Posted by: Greg at June 27, 2005 01:37 PM

JT, thanks for your post. Some people are doing a better job of recruiting shoppers--if you are using a mystery shopping company and they do not give you actual customers then you should not use them. The benefit of actual customers rather than mystery shoppers is that you can do detailed segment analysis that mystery shopping typically does not allow you to do.

Our experience with survey respondents is that you get happy, unhappy, new, and emotionally connected customers to respond. And the vast majority that respond are motivated to improve the companies they do business with so they tell you the truth.

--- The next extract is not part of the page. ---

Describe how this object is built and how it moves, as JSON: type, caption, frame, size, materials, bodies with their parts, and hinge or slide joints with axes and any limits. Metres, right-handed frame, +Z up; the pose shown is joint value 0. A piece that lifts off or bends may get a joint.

Given our belief that the whole point of research is to find out what the problems are that are negatively impacting customer satisfaction and loyalty (as opposed to get a score that makes you look good), those customer that respond and tell you their problems are worth their weight in gold.


Posted by: Greg at June 27, 2005 01:44 PM

David,

National polling and customer satisfaction research are not the same animals. Frankly, national poling is pretty much of a joke (one of our senior partners used to do poliical poling). The reason it seems to be accurate is that the polls only give you two choices.

With customer satisfaction research, there are so many more variables that impact buyer behavior that you need a much larger sample to get an accurate picture. If you don't have a least 100 cases (and at least 1% of total events) per segment you are interested in, move forward at your own risk.

If mystery shopping data is getting you a representative picture, great. Just make sure that you have enough real data from your most important customers before taking action.